Proof. Let A,B be touch points when tangents are drawn from $P$ to the circle of inversion. Note that the circle $\omega$ with $OP$ as diameter passes through A and B. So the circle $\omega$ inverts to the line AB. Define $P’:=OP \cap AB$ inverts to $OP \cap \omega = P(\neq O).$ So P is the inverse of P’. Note that P’ is the midpoint of AB since OP is the perpendicular bisector of AB (because $OA=OB$).
Let ABC be a triangle with circumcircle Γ and contact triangle DEF . Consider an inversion with respect to the incircle of triangle ABC. Show that Γ is sent to the nine-point circle of triangle DEF.
Proof. Note that E is on AB and F is on AC. By the previous problem the midpoint of EF is the inverse of A in the incircle. So the circumcircle passes through the midpoints of the sides of triangle DEF and is thus the nine-point circle of triangle DEF.
Let ABC be a triangle. Consider the transformation consisting of an inversion about A with radius $k=\sqrt{AB\cdot AC}$ followed by a reflection around the angle bisector of $\angle BAC$. This transformation fixes B and C.
Proof. Suppose $B,C \mapsto B’,C’$ under inversion, then \[ AB\cdot AB’ = k^2 = AB \cdot AC.\] Thus $AB’=AC$ and similarly $AC’ = AB$. If we reflect the plane about the A-angle bisector after the inversion then we have $B’,C’ \mapsto B”,C”$, thus $AB” = AB$ with B” on AB, thus $B”=B$ and similarly $C”=C$.
Let ABC be a triangle with circumcenter S. Invert around C with radius 1. What is the relation between S’, C, A’, and B’?
Proof. Using the length formula show that $S’A’ = A’C,S’B’=CB’.$ Thus $A’B’$ is the perpendicular bisector of $S’C’$.
A Sample Problem
Let E and F be the midpoints on the respective sides CA and AB of triangle ABC, and let P be the second point of intersection of the circles ABE and ACF . Prove that the circle AEF intersects the line AP again in the point X for which AX = 2XP .
Draw your own figure!
Proof:(Sketch) Invert the plane about $A$ with an arbitrary radius $k$. Circles $(AEBP),(AFPC), (AFXE)$ invert to lines $E’B’P’, F’P’C’,F’X’E’$. Note that the lines $AFB, AXP, AEC$ are fixed. Next we note that \[AE \times AE’ = AC \times AC’\] But $AC = 2AE$ since $E$ is midpoint of $AC$. Thus $C’$ is the midpoint of $AE’$. Similarly $B’$ is the midpoint of $AF’$. So we conclude $P’$ is the centroid of triangle $AF’E’$ and $X’$ is the midpoint of $F’E’$. Thus \[2AX’ = 3AP’ \implies 2 \dfrac{k^2}{AX} = 3 \dfrac{k^2}{AP} \implies 3AX = 2AP \implies AX = 2PX.\]
Exercises
- For coplanar points $A, B, C, D,$ if they are concyclic, then show that \[AB·CD+AD·BC=AC·BD.\] (Hint: Length formula.)

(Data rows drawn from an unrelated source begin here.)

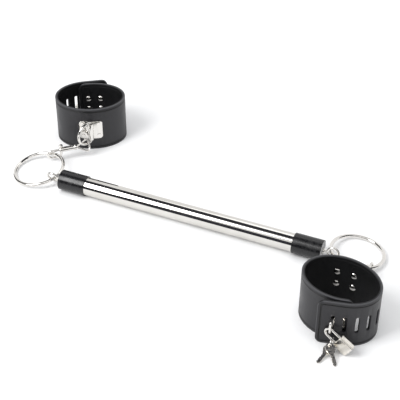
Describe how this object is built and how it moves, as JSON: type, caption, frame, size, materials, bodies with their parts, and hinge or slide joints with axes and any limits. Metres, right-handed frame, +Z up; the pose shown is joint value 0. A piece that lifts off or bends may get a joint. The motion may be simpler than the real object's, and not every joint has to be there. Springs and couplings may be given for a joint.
{
  "type": "spreader bar with padlocked wrist cuffs",
  "caption": "Chromed spreader bar with a padlocked leather wrist cuff linked to each end by an O-ring, a swivel snap hook and a D-ring.",
  "frame": {"origin": "on the surface the set lies on, under the middle of its bounding box", "axes": "+X along the bar towards the right-hand cuff, +Z up"},
  "size_m": [0.4454, 0.2998, 0.054],
  "materials": {
    "polished_chrome": "polished chrome plate",
    "black_sleeve": "glossy black",
    "plug_grey": "satin turned aluminium",
    "nickel": "bright nickel plate",
    "spring_steel": "bare spring steel",
    "leather_outer": "smooth black leather",
    "leather_lining": "matt black leather",
    "brushed_nickel": "brushed nickel plate"
  },
  "bodies": {
    "bar": {"bar_tube": "polished_chrome", "end_plug_left": "plug_grey", "end_sleeve_left": "black_sleeve", "eye_bolt_left": "nickel", "lock_nut_left": "nickel", "end_plug_right": "plug_grey", "end_sleeve_right": "black_sleeve", "eye_bolt_right": "nickel", "lock_nut_right": "nickel"},
    "ring_left": {"o_ring_left": "nickel"},
    "snap_left": {"hook_body_left": "nickel", "bolt_spring_left": "spring_steel"},
    "bolt_left": {"hook_bolt_left": "nickel"},
    "bail_left": {"swivel_bail_left": "nickel"},
    "dee_left": {"d_ring_left": "nickel"},
    "cuff_left": {"cuff_leather_left": "leather_outer", "cuff_lining_left": "leather_lining", "d_plate_left": "nickel", "lock_staple_left": "nickel", "d_plate_rivets_left": "nickel", "staple_rivets_left": "nickel"},
    "shackle_left": {"shackle_left": "nickel"},
    "padlock_left": {"lock_body_left": "brushed_nickel"},
    "plug_left": {"lock_cylinder_left": "brushed_nickel"},
    "keyring_left": {"key_ring_left": "nickel"},
    "key_a_left": {"key_a_left": "brushed_nickel"},
    "key_b_left": {"key_b_left": "brushed_nickel"},
    "ring_right": {"o_ring_right": "nickel"},
    "snap_right": {"hook_body_right": "nickel", "bolt_spring_right": "spring_steel"},
    "bolt_right": {"hook_bolt_right": "nickel"},
    "bail_right": {"swivel_bail_right": "nickel"},
    "dee_right": {"d_ring_right": "nickel"},
    "cuff_right": {"cuff_leather_right": "leather_outer", "cuff_lining_right": "leather_lining", "d_plate_right": "nickel", "lock_staple_right": "nickel", "d_plate_rivets_right": "nickel", "staple_rivets_right": "nickel"},
    "shackle_right": {"shackle_right": "nickel"},
    "padlock_right": {"lock_body_right": "brushed_nickel"},
    "plug_right": {"lock_cylinder_right": "brushed_nickel"},
    "keyring_right": {"key_ring_right": "nickel"},
    "key_a_right": {"key_a_right": "brushed_nickel"},
    "key_b_right": {"key_b_right": "brushed_nickel"}
  },
  "joints": [
    {"name": "ring_swing_left", "type": "hinge", "parent": "bar", "child": "ring_left", "pos_m": [-0.16846, -0.01, 0.0095], "axis": [-0.403, -0.9051, -0.1352], "range_deg": [-125, 120]},
    {"name": "snap_swing_left", "type": "hinge", "parent": "ring_left", "child": "snap_left", "pos_m": [-0.18956, 0.02871, 0.00953], "axis": [0.9793, -0.1516, 0.1345], "range_deg": [-140, 110]},
    {"name": "bolt_slide_left", "type": "slide", "parent": "snap_left", "child": "bolt_left", "axis": [0.7793, 0.6266, 0.0116], "range_m": [0, 0.006], "stiffness_N_per_m": 120, "springref_m": -0.004, "deforming": ["bolt_spring_left"]},
    {"name": "bail_swivel_left", "type": "hinge", "parent": "snap_left", "child": "bail_left", "pos_m": [-0.16879, 0.04541, 0.01394], "axis": [-0.7793, -0.6266, -0.0116], "range_deg": [-110, 140]},
    {"name": "dee_swing_left", "type": "hinge", "parent": "bail_left", "child": "dee_left", "pos_m": [-0.16206, 0.05194, 0.01507], "axis": [0.2957, 0.854, -0.428], "range_deg": [-25, 8]},
    {"name": "cuff_swing_left", "type": "hinge", "parent": "dee_left", "child": "cuff_left", "pos_m": [-0.15838, 0.06257, 0.027], "axis": [0, 0, -1], "range_deg": [-30, 110]},
    {"name": "padlock_swing_left", "type": "hinge", "parent": "cuff_left", "child": "shackle_left", "pos_m": [-0.18394, 0.12518, 0.0187], "axis": [-0.2066, 0.9784, 0], "range_deg": [-8, 65]},
    {"name": "shackle_slide_left", "type": "slide", "parent": "shackle_left", "child": "padlock_left", "axis": [-0.8473, -0.1789, -0.5001], "range_m": [0, 0.006]},
    {"name": "plug_turn_left", "type": "hinge", "parent": "padlock_left", "child": "plug_left", "pos_m": [-0.20512, 0.12071, 0.0062], "axis": [-0.8473, -0.1789, -0.5001], "range_deg": [0, 90]},
    {"name": "keyring_swing_left", "type": "hinge", "parent": "shackle_left", "child": "keyring_left", "pos_m": [-0.18679, 0.12458, 0.01136], "axis": [-0.9402, -0.3408, 0], "range_deg": [-65, 0]},
    {"name": "key_a_swing_left", "type": "hinge", "parent": "keyring_left", "child": "key_a_left", "pos_m": [-0.18865, 0.12971, 0.00554], "axis": [-0.241, 0.6648, 0.7071], "range_deg": [-75, 20]},
    {"name": "key_b_swing_left", "type": "hinge", "parent": "keyring_left", "child": "key_b_left", "pos_m": [-0.18917, 0.13112, 0.00967], "axis": [0.0297, -0.0819, 0.9962], "range_deg": [-35, 0]},
    {"name": "ring_swing_right", "type": "hinge", "parent": "bar", "child": "ring_right", "pos_m": [0.15294, -0.01, 0.0099], "axis": [-0.6392, 0.7675, -0.0473], "range_deg": [-85, 80]},
    {"name": "snap_swing_right", "type": "hinge", "parent": "ring_right", "child": "snap_right", "pos_m": [0.19298, -0.01271, 0.00715], "axis": [-0.7242, -0.6751, 0.1409], "range_deg": [-135, 90]},
    {"name": "bolt_slide_right", "type": "slide", "parent": "snap_right", "child": "bolt_right", "axis": [-0.0958, -0.9947, 0.0363], "range_m": [0, 0.006], "stiffness_N_per_m": 120, "springref_m": -0.004, "deforming": ["bolt_spring_right"]},
    {"name": "bail_swivel_right", "type": "hinge", "parent": "snap_right", "child": "bail_right", "pos_m": [0.19044, -0.03912, 0.01222], "axis": [0.0958, 0.9947, -0.0363], "continuous": true},
    {"name": "dee_swing_right", "type": "hinge", "parent": "bail_right", "child": "dee_right", "pos_m": [0.18899, -0.05026, 0.01459], "axis": [-0.9145, -0.2179, -0.3409], "range_deg": [-15, 70]},
    {"name": "cuff_swing_right", "type": "hinge", "parent": "dee_right", "child": "cuff_right", "pos_m": [0.17917, -0.0526, 0.027], "axis": [0, 0, -1], "range_deg": [0, 70]},
    {"name": "padlock_swing_right", "type": "hinge", "parent": "cuff_right", "child": "shackle_right", "pos_m": [0.18568, -0.1247, 0.0187], "axis": [-0.1777, -0.9841, 0], "range_deg": [-8, 65]},
    {"name": "shackle_slide_right", "type": "slide", "parent": "shackle_right", "child": "padlock_right", "axis": [0.8522, -0.1539, -0.5001], "range_m": [0, 0.006]},
    {"name": "plug_turn_right", "type": "hinge", "parent": "padlock_right", "child": "plug_right", "pos_m": [0.20699, -0.12855, 0.0062], "axis": [0.8522, -0.1539, -0.5001], "range_deg": [0, 90]},
    {"name": "keyring_swing_right", "type": "hinge", "parent": "shackle_right", "child": "keyring_right", "pos_m": [0.18855, -0.12522, 0.01136], "axis": [0.9992, -0.0391, 0], "range_deg": [-65, 0]},
    {"name": "key_a_swing_right", "type": "hinge", "parent": "keyring_right", "child": "key_a_right", "pos_m": [0.18834, -0.13068, 0.00554], "axis": [-0.0276, -0.7066, 0.7071], "range_deg": [-75, 20]},
    {"name": "key_b_swing_right", "type": "hinge", "parent": "keyring_right", "child": "key_b_right", "pos_m": [0.18828, -0.13218, 0.00967], "axis": [0.0034, 0.0871, 0.9962], "range_deg": [-35, 0]}
  ]
}
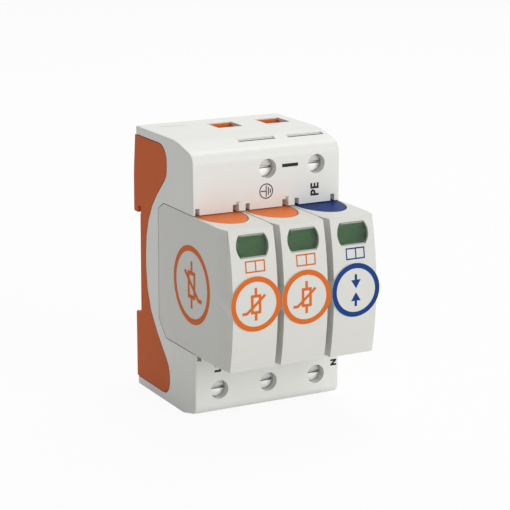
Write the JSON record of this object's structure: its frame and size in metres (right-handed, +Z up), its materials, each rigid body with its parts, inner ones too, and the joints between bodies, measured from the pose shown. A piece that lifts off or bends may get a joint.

- Let A, B, C be three collinear points and P be a point not on this line. Prove that the circumcenters of $\triangle PAB, \triangle PBC, \triangle PCA$ lie on a circle passing through P .
- (95 Iranian MO) Let M, N and P be points of intersection of the incircle of triangle ABC with sides AB, BC and CA respectively. Prove that the orthocenter of ∆MNP, the incenter of ∆ABC and the circumcenter of ∆ABC are collinear. (Hint: Consider Euler line of ∆MNP.)
- Let BC be a chord of a circle Γ. Let ω be a circle tangent to chord BC at K and internally tangent to ω at T. Then ray TK passes through the midpoint M of the arc BC not containing T.
- Let $P$ be a point inside triangle ABC such that $\angle APB − \angle ACB = \angle APC − \angle ABC$. Let $D, E$ be the incenters of triangles $APB,APC,$ respectively. Show that $AP,BD,CE$ meet at a point. (Hint: invert about $A$.)